The Argument for the Globalization of Innovation and Knowledge 
Other opposition to the globalization of intellectual property rights are scholars who claim that unhindered knowledge transfer is necessary for innovation and achieving the spread of ideas that allows countries to develop. Countries benefit from adopting other countries’ technologies and inventions. A modern example is the utilization and sharing of information and technology amongst countries in the Organization for Economic Cooperation and Development (OECD), including India and China.

These scholars also claim that the implementation of the TRIPS agreement has little effect on countries and the protection of intellectual property. A report by the European Commission showed little to no change in exports for innovative technologies and products following the creation of TRIPS in the late 90s, with industry leaders continuously dominating growth. The globalization of knowledge and technology for spreading innovation can be done in numerous ways. Countries can do so by fostering R&D activities. Researchers from the Italian National Research Council and the University of London explained, “Creating such an environment requires a comprehensive effort ranging from public policies, education and human resources, a reliable legislative system and institutions, incentives and trade policies, sometimes referred to as developmental state. National R&D investment to absorb foreign technology has been a crucial enabling factor for US economic growth during the 1900–1946 period and for Japanese reconstruction during the postwar period.”

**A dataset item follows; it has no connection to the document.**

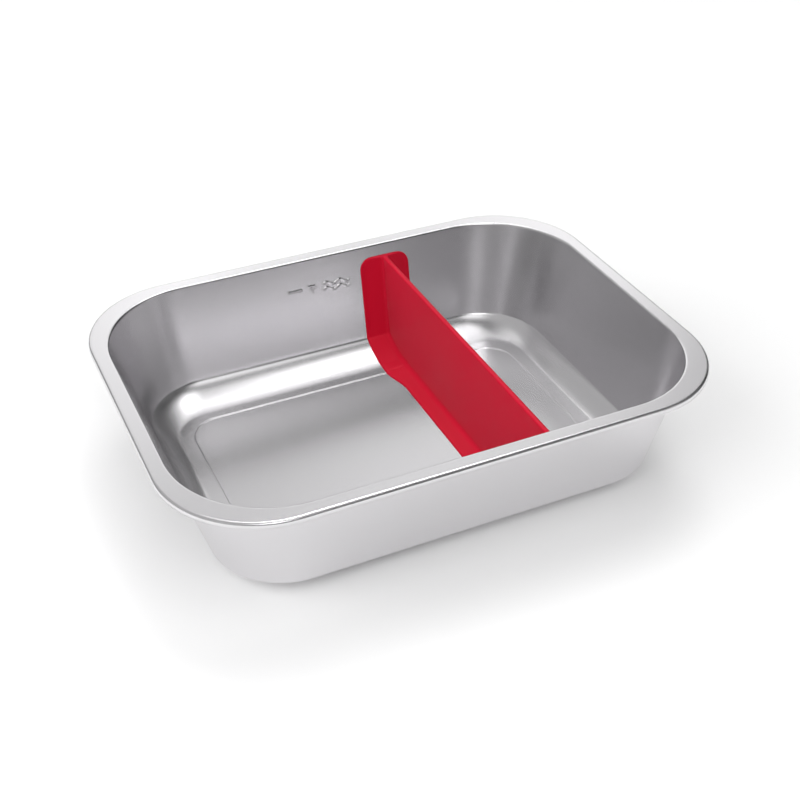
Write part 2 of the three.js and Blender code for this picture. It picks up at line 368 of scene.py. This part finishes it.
def off_steel(y, z):
    """Distance from a point across the tray to the steel's inside face, positive inside the tray."""
    y, z = np.broadcast_arrays(np.abs(y), z)
    points = np.column_stack((y.ravel(), z.ravel()))
    best = np.full(len(points), np.inf)
    side = np.ones(len(points))
    for start, end in zip(SECTION[:-1], SECTION[1:]):
        along = end - start
        offset = points - start
        t = np.clip(offset @ along / (along @ along), 0, 1)
        distance = np.linalg.norm(offset - t[:, None] * along, axis=1)
        closer = distance < best - TIE
        best[closer] = distance[closer]
        cross = along[0] * offset[:, 1] - along[1] * offset[:, 0]
        side[closer] = np.sign(cross[closer])
    return (best * side).reshape(y.shape)


def round_union(a, b, radius):
    u, v = np.maximum(radius - a, 0), np.maximum(radius - b, 0)
    return np.maximum(radius, np.minimum(a, b)) - np.hypot(u, v)


def round_meet(a, b, radius):
    """Where both a and b hold, with the edge between them rounded."""
    u, v = np.maximum(radius + a, 0), np.maximum(radius + b, 0)
    return np.minimum(-radius, np.maximum(a, b)) + np.hypot(u, v)


def divider_field(x, y, z, steel):
    """Below zero inside the divider. steel is off_steel(y, z)."""
    across = np.abs(x - DIVIDER_X)
    widening = smooth((np.abs(y) - NARROW_TO) / (NARROW_FROM - NARROW_TO))
    half_flange = (SOLE_WIDTH + (PAD_WIDTH - SOLE_WIDTH) * widening) / 2
    into_corner = np.clip(z - (DIVIDER_TOP - PAD_CORNER), 0, PAD_CORNER)
    half_flange = half_flange - PAD_CORNER + np.sqrt(PAD_CORNER**2 - into_corner**2)
    half_web = (WEB_BASE + (WEB_TOP - WEB_BASE) * z / DIVIDER_TOP) / 2
    raised = smooth((z - WEB_FILLET_FROM) / WEB_FILLET_OVER)
    fillet = WEB_FILLET_LOW - (WEB_FILLET_LOW - WEB_FILLET_HIGH) * raised
    taper = np.clip((across - half_web - fillet) / FLANGE_TAPER, 0, 1)
    thickness = FLANGE + (FLANGE_EDGE - FLANGE) * taper
    flange = round_meet(steel - GAP - thickness, across - half_flange, FLANGE_ROUND)
    body = round_union(flange, across - half_web, fillet)
    body = round_meet(body, z - DIVIDER_TOP, TOP_ROUND)
    return round_meet(body, GAP - steel, STEEL_ROUND)


def net_vertices(values, lows):
    """One vertex per grid cell that the surface crosses: the mean of its crossings of the cell's edges."""
    corners = np.array([(i, j, k) for i in (0, 1) for j in (0, 1) for k in (0, 1)])
    inside = values < 0
    shape = np.array(values.shape) - 1
    views = [inside[i : i + shape[0], j : j + shape[1], k : k + shape[2]] for i, j, k in corners]
    held = sum(v.astype(np.int8) for v in views)
    cells = np.argwhere((held > 0) & (held < 8))
    total, crossings = np.zeros((len(cells), 3)), np.zeros(len(cells))
    for a in corners:
        for axis in range(3):
            if a[axis]:
                continue
            b = a.copy()
            b[axis] = 1
            va = values[tuple((cells + a).T)]
            vb = values[tuple((cells + b).T)]
            hit = (va < 0) != (vb < 0)
            t = va[hit] / (va[hit] - vb[hit])
            total[hit] += cells[hit] + a + t[:, None] * (b - a)
            crossings[hit] += 1
    number = np.full(shape, -1)
    number[tuple(cells.T)] = np.arange(len(cells))
    return lows + NET_STEP * total / crossings[:, None], number


def net_faces(values, number):
    """A quad for each grid edge that the surface crosses, joining the four cells around that edge."""
    inside = values < 0
    faces = []
    for axis in range(3):
        u, v = (axis + 1) % 3, (axis + 2) % 3
        step = np.eye(3, dtype=int)
        first = np.take(inside, range(values.shape[axis] - 1), axis)
        second = np.take(inside, range(1, values.shape[axis]), axis)
        edges = np.argwhere(first != second)
        edges = edges[(edges[:, u] > 0) & (edges[:, v] > 0)]
        around = [edges - step[u] - step[v], edges - step[v], edges, edges - step[u]]
        quads = np.column_stack([number[tuple(c.T)] for c in around])
        outward = first[tuple(edges.T)]
        quads[~outward] = quads[~outward][:, ::-1]
        faces.append(quads)
    return np.concatenate(faces)


def onto_surface(points, field):
    """Moves points along the field's slope until they lie where it is zero."""
    reach, least_slope, longest_move = 0.02, 0.3, 0.2
    for _ in range(3):
        value = field(points)
        slope = np.column_stack([field(points + reach * e) - field(points - reach * e) for e in np.eye(3)])
        slope /= 2 * reach
        move = value[:, None] * slope / np.maximum((slope**2).sum(1), least_slope)[:, None]
        points = points - np.clip(move, -longest_move, longest_move)
    return points


def build_divider(material):
    margin = 1.5 * NET_STEP
    lows = DIVIDER_LOW - margin
    counts = np.ceil((DIVIDER_HIGH - DIVIDER_LOW + 2 * margin) / NET_STEP).astype(int) + 1
    xs, ys, zs = (lows[k] + NET_STEP * np.arange(counts[k]) for k in range(3))
    steel = off_steel(ys[:, None], zs[None, :])
    values = divider_field(xs[:, None, None], ys[None, :, None], zs[None, None, :], steel[None])
    points, number = net_vertices(values, lows)
    faces = net_faces(values, number)

    def field(p):
        return divider_field(p[:, 0], p[:, 1], p[:, 2], off_steel(p[:, 1], p[:, 2]))

    points = onto_surface(points, field)
    piece = make_piece(
        "red_silicone_divider", points, faces.tolist(), material, "divider", "silicone_divider"
    )
    piece.visible_glossy = False  # the steel shows no red reflection and no shadow of the divider
    piece.visible_shadow = False


# ---------------------------------------------------------------- materials

NOISE_LOW, NOISE_HIGH = 0.3, 0.7


class Nodes:
    """A node material with one Principled shader."""

    def __init__(self, name):
        self.material = bpy.data.materials.new(name)
        self.material.use_nodes = True
        self.tree = self.material.node_tree
        self.shader = self.tree.nodes["Principled BSDF"]

    def add(self, kind):
        return self.tree.nodes.new(kind)

    def link(self, source, target):
        self.tree.links.new(source, target)

    def set(self, **values):
        for key, value in values.items():
            self.shader.inputs[key.replace("_", " ")].default_value = value

    def noise(self, scale, detail):
        """A noise in object space; scale is in features per metre."""
        place = self.add("ShaderNodeTexCoord")
        noise = self.add("ShaderNodeTexNoise")
        noise.inputs["Scale"].default_value = scale
        noise.inputs["Detail"].default_value = detail
        self.link(place.outputs["Object"], noise.inputs["Vector"])
        return noise.outputs["Fac"]

    def between(self, factor, low, high):
        """A number from low to high as factor goes over the range that a noise really has."""
        spread = self.add("ShaderNodeMapRange")
        spread.inputs["From Min"].default_value = NOISE_LOW
        spread.inputs["From Max"].default_value = NOISE_HIGH
        spread.inputs["To Min"].default_value = low
        spread.inputs["To Max"].default_value = high
        self.link(factor, spread.inputs["Value"])
        return spread.outputs["Result"]

    def blend(self, factor, low, high):
        """A colour from low to high as factor goes over the same range."""
        ramp = self.add("ShaderNodeValToRGB")
        ramp.color_ramp.elements[0].position = NOISE_LOW
        ramp.color_ramp.elements[0].color = (*low, 1)
        ramp.color_ramp.elements[1].position = NOISE_HIGH
        ramp.color_ramp.elements[1].color = (*high, 1)
        self.link(factor, ramp.inputs["Fac"])
        return ramp.outputs["Color"]

    def bump(self, height, depth, strength):
        """A relief that is depth metres deep at full strength."""
        node = self.add("ShaderNodeBump")
        node.inputs["Distance"].default_value = depth
        node.inputs["Strength"].default_value = strength
        self.link(height, node.inputs["Height"])
        return node.outputs["Normal"]


def satin_steel():
    n = Nodes("satin_steel")
    n.set(Metallic=1.0)
    grain = n.noise(scale=1500, detail=2)
    cloud = n.noise(scale=18, detail=2)
    n.link(n.blend(cloud, (0.745, 0.735, 0.75), (0.755, 0.745, 0.76)), n.shader.inputs["Base Color"])
    n.link(n.between(grain, 0.268, 0.272), n.shader.inputs["Roughness"])
    n.link(n.bump(grain, depth=0.0000001, strength=0.3), n.shader.inputs["Normal"])
    return n.material


def red_silicone():
    n = Nodes("red_silicone")
    n.set(Specular_IOR_Level=0.18)
    cloud = n.noise(scale=25, detail=3)
    skin = n.noise(scale=5000, detail=2)
    n.link(n.blend(cloud, (0.53, 0.003, 0.023), (0.56, 0.004, 0.027)), n.shader.inputs["Base Color"])
    n.link(n.between(cloud, 0.44, 0.52), n.shader.inputs["Roughness"])
    n.link(n.bump(skin, depth=0.00001, strength=0.4), n.shader.inputs["Normal"])
    return n.material


def pale_floor():
    n = Nodes("pale_floor")
    n.set(Roughness=0.9, Specular_IOR_Level=0.1)
    cloud = n.noise(scale=2, detail=2)
    n.link(n.blend(cloud, (0.93, 0.93, 0.93), (0.94, 0.94, 0.94)), n.shader.inputs["Base Color"])
    return n.material


# ---------------------------------------------------------------- stage


def make_floor(material):
    """A plain square floor, a little below the tray so that the two faces don't touch."""
    half, drop = 6.0, 0.0002
    mesh = bpy.data.meshes.new("floor")
    corners = [(-half, -half, 0), (half, -half, 0), (half, half, 0), (-half, half, 0)]
    mesh.from_pydata(corners, [], [(0, 1, 2, 3)])
    floor = bpy.data.objects.new("floor", mesh)
    floor.location.z = -drop
    mesh.materials.append(material)
    bpy.context.scene.collection.objects.link(floor)


def direction(azimuth, elevation):
    """The way from the tray to a light. Azimuth 0 is straight on from the camera, and 90 is to its right."""
    a, e = math.radians(CAMERA_HEADING + azimuth), math.radians(elevation)
    return Vector((math.sin(a) * math.cos(e), math.cos(a) * math.cos(e), math.sin(e)))


# panels of the studio: azimuth, elevation, radius (degrees) and brightness
PANELS = (
    (0, 25, 14, 1.1),
    (-28, 27, 16, 1.0),
    (20, 25, 14, 0.4),
    (-50, 15, 16, 0.25),
    (-22, 62, 12, 1.0),
    (3, 59, 9, 5.0),
    (24, 54, 11, 0.8),
    (32, 66, 7, 4.0),
    (-108, 45, 45, 0.5),
    (-165, 0, 28, 0.4),
    (155, 36, 14, 0.8),
    (168, 50, 12, 2.5),
    (129, 72, 12, 1.5),
    (88, 30, 28, 0.15),
    (112, 12, 14, 0.6),
)
SOFT_EDGE = 0.25  # half the width of a panel's soft edge, over its radius
BACKDROP = 0.9  # brightness of what the camera sees beyond the floor
LAMP_DISTANCE = 2.5


def make_world():
    """Soft round panels in a dark studio, which itself looks plain and pale to the camera."""
    world = bpy.data.worlds.new("studio")
    world.use_nodes = True
    tree = world.node_tree
    place = tree.nodes.new("ShaderNodeTexCoord").outputs["Generated"]
    total = None
    for azimuth, elevation, radius, brightness in PANELS:
        facing = tree.nodes.new("ShaderNodeVectorMath")
        facing.operation = "DOT_PRODUCT"
        facing.inputs[1].default_value = direction(azimuth, elevation)
        tree.links.new(place, facing.inputs[0])
        panel = tree.nodes.new("ShaderNodeMapRange")
        panel.interpolation_type = "SMOOTHSTEP"
        panel.inputs["From Min"].default_value = math.cos(math.radians(radius * (1 + SOFT_EDGE)))
        panel.inputs["From Max"].default_value = math.cos(math.radians(radius * (1 - SOFT_EDGE)))
        panel.inputs["To Max"].default_value = brightness
        tree.links.new(facing.outputs["Value"], panel.inputs["Value"])
        if total is None:
            total = panel.outputs["Result"]
        else:
            both = tree.nodes.new("ShaderNodeMath")
            tree.links.new(total, both.inputs[0])
            tree.links.new(panel.outputs["Result"], both.inputs[1])
            total = both.outputs["Value"]
    path = tree.nodes.new("ShaderNodeLightPath")
    shown = tree.nodes.new("ShaderNodeMix")
    tree.links.new(path.outputs["Is Camera Ray"], shown.inputs["Factor"])
    tree.links.new(total, shown.inputs["A"])
    shown.inputs["B"].default_value = BACKDROP
    background = tree.nodes["Background"]
    background.inputs["Color"].default_value = (1, 1, 1, 1)
    tree.links.new(shown.outputs["Result"], background.inputs["Strength"])
    bpy.context.scene.world = world


def soft_light(name, azimuth, elevation, size, brightness):
    """A large square light for the floor and the silicone; it doesn't show in the steel."""
    light = bpy.data.lights.new(name, "AREA")
    light.shape = "SQUARE"
    light.size = size
    light.energy = brightness * size * size * math.pi
    lamp = bpy.data.objects.new(name, light)
    towards = direction(azimuth, elevation)
    lamp.location = towards * LAMP_DISTANCE
    lamp.rotation_mode = "QUATERNION"
    lamp.rotation_quaternion = towards.to_track_quat("Z", "Y")
    lamp.visible_glossy = False
    bpy.context.scene.collection.objects.link(lamp)


def light_studio():
    make_world()
    soft_light("overhead", azimuth=0, elevation=90, size=4.0, brightness=0.15)
    soft_light("right_fill", azimuth=115, elevation=40, size=2.4, brightness=0.9)
    soft_light("left_key", azimuth=-115, elevation=28, size=2.4, brightness=2.6)


# ---------------------------------------------------------------- the scene

make_camera()
bpy.context.scene.view_settings.view_transform = "Standard"
build_tray(satin_steel())
build_divider(red_silicone())
make_floor(pale_floor())
light_studio()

Alternative Avenues for Global Knowledge Transfer 
Modes that help spread knowledge globally, other than through licensing and patents of intellectual property rights, include multinational corporations setting up satellite offices and foreign direct investment, imports and exports, and joint ventures and strategic alliances. By operating an office in a foreign host country, the home country can better learn and incorporate the host nation's technologies. Further, imports and exports allow the exchange of “capital goods and equipment,” the foundation and processes behind innovation. Additionally, creating partnerships with firms in other countries allows firms to share their respective knowledge and skills with one another.